3ème enjeu : l’extension de la négociation Égalité professionnelle et QVT à la Qualité des conditions de travail

La loi santé au travail élargit la négociation Égalité professionnelle (à noter que la loi travail aligne la définition du harcèlement sexuel dans le code du travail et dans le code pénal) et QVT qui pourra porter sur la qualité des conditions de travail notamment sur la santé, la sécurité au travail et la prévention des risques professionnels.
Pour les aider dans cette négociation, les partenaires sociaux pourront recourir aux « acteurs régionaux et locaux des risques professionnels ».
Le nom de cette négociation annuelle devient désormais « Négociation annuelle sur l’égalité professionnelle entre les femmes et les hommes et la qualité de vie et des conditions de travail ».
Le CSE a la possibilité de désigner un expert habilité pour assister les organisations syndicales lors de cette négociation mais uniquement sur le volet « égalité professionnelle ». Cette expertise est cofinancée à hauteur de 20% par le CSE mais est prise ne charge à 100% par l’employeur si aucun indicateur relatif à l’égalité professionnelle n’est renseigné à la BDESE.

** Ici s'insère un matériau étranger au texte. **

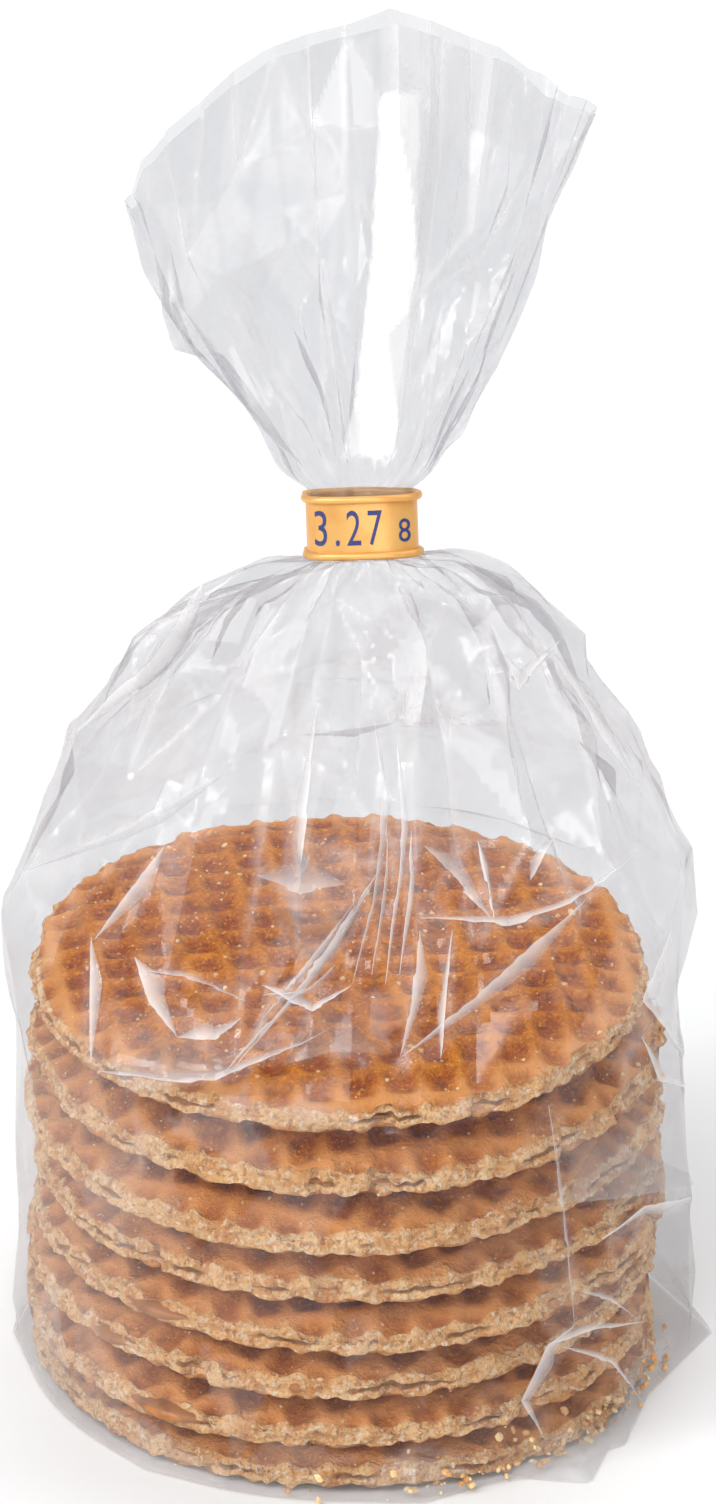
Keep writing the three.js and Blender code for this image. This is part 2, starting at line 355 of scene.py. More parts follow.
def to_rays(pixels):
    """Where the camera is, in millimetres, and which way it sees pixels of the photograph."""
    forward, up, distance = camera_view()
    offset = (np.asarray(pixels, dtype=float) - np.array(PHOTO_SIZE) / 2) / PIXELS_PER_MM
    ways = offset[..., :1] * [1, 0, 0] - offset[..., 1:] * up + forward * distance
    return np.array(CAMERA_TARGET) - forward * distance, ways


# Shader sums


class Signal:
    """A socket that can be used in Python sums, each of which adds its Math node."""

    def __init__(self, finish, socket):
        self.finish = finish
        self.socket = socket

    def sum(self, operation, first, second, clamp=False):
        settings = {"operation": operation, "use_clamp": clamp}
        return self.finish.signal("ShaderNodeMath", 0, settings, {0: first, 1: second})

    def __add__(self, other):
        return self.sum("ADD", self, other)

    def __radd__(self, other):
        return self.sum("ADD", other, self)

    def __sub__(self, other):
        return self.sum("SUBTRACT", self, other)

    def __rsub__(self, other):
        return self.sum("SUBTRACT", other, self)

    def __mul__(self, other):
        return self.sum("MULTIPLY", self, other)

    def __rmul__(self, other):
        return self.sum("MULTIPLY", other, self)

    def __pow__(self, other):
        return self.sum("POWER", self, other)

    def clamped(self):
        return self.sum("ADD", self, 0.0, clamp=True)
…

Le CSE a tout intérêt à élargir la mission de l’expert habilité à la négociation sur la qualité des conditions de travail.

Pour conclure :

Si la loi travail apporte quelques éléments nouveaux pour les CSE et les OS, les avancées restent timides : la prévention est réaffirmée mais le DUERP permet-il de prévenir les problèmes de santé à leur source en agissant au niveau des organisations ? Par ailleurs, les mesures identifiées risquent de se heurter à la réalité du fonctionnement du CSE et des OS qui s’est complexifié (cf . Article Santé au travail), les rendant formelles et peu opérantes.

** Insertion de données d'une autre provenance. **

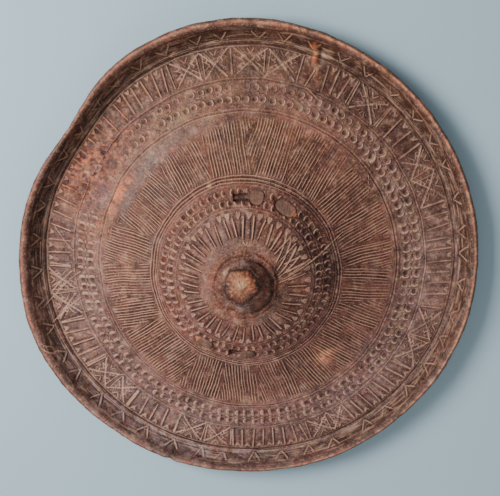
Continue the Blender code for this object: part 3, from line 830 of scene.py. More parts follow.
def lay_crescents(skin, count, radius, size, convex, seed, sizes):
    """A ring of punched crescents: a half circle as a raised edge, and a pocket that deepens towards it.

    Those of the cone are smaller around one angle. The place in each cell, in sizes from its middle, and the
    crescent's strength are kept as well.
    """
    draw = np.random.default_rng(seed)
    pitch = 360.0 / count
    centre = (np.arange(count) + 0.5 + draw.uniform(-0.10, 0.10, count)) * pitch
    lift = draw.uniform(-0.0006, 0.0006, count)
    small_angle, small_spread, taken_off = SMALL_CRESCENTS
    smaller = taken_off * bump(turned(centre - small_angle), small_spread) * (radius > DOME_RADIUS)
    scale = size * draw.uniform(0.85, 1.08, count) * (1.0 - smaller)
    strength = draw.uniform(0.65, 1.0, count)
    near = np.flatnonzero(skin.front & (np.abs(skin.radius - radius) < 1.75 * size))
    cell = np.floor(skin.angle[near] / pitch).astype(int) % count
    own = turned(skin.angle[near] - (cell + 0.5) * pitch) / pitch
    along = convex * np.radians(turned(skin.angle[near] - centre[cell])) * radius / scale[cell]
    across = (skin.radius[near] - radius - lift[cell]) / scale[cell]
    power = strength[cell] * smoothstep(0.50, 0.42, np.abs(own)) * smoothstep(1.7, 1.4, np.abs(across))
    distance = np.hypot(along, across)
    facing = smoothstep(-0.15, 0.70, along)
    moon = smoothstep(1.15, 0.85, distance) * smoothstep(-0.15, 0.35, along)
    edge = (0.4 * moon + 0.6 * bump(distance - 0.88, 0.34) * facing) * power
    pocket = (1.0 - smoothstep(0.35, 0.85, np.hypot(along + 0.50, across))) * power
    skin.carve(near, sizes.crescent_height * edge, sizes.crescent_depth * pocket)
    skin.stamp[near] = np.stack([along, across, power], axis=1)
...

Un autre pan de la loi travail concerne le suivi individuel de la santé au travail des travailleurs, qui n’a pas été abordé ici : le problème de manque de moyens des services de santé est contourné en renforçant la dématérialisation du lien avec les travailleurs alors même que la problématique du suivi des nouvelles formes de travail n’est pas véritablement traitée (sous-traitance, free-lance, etc.).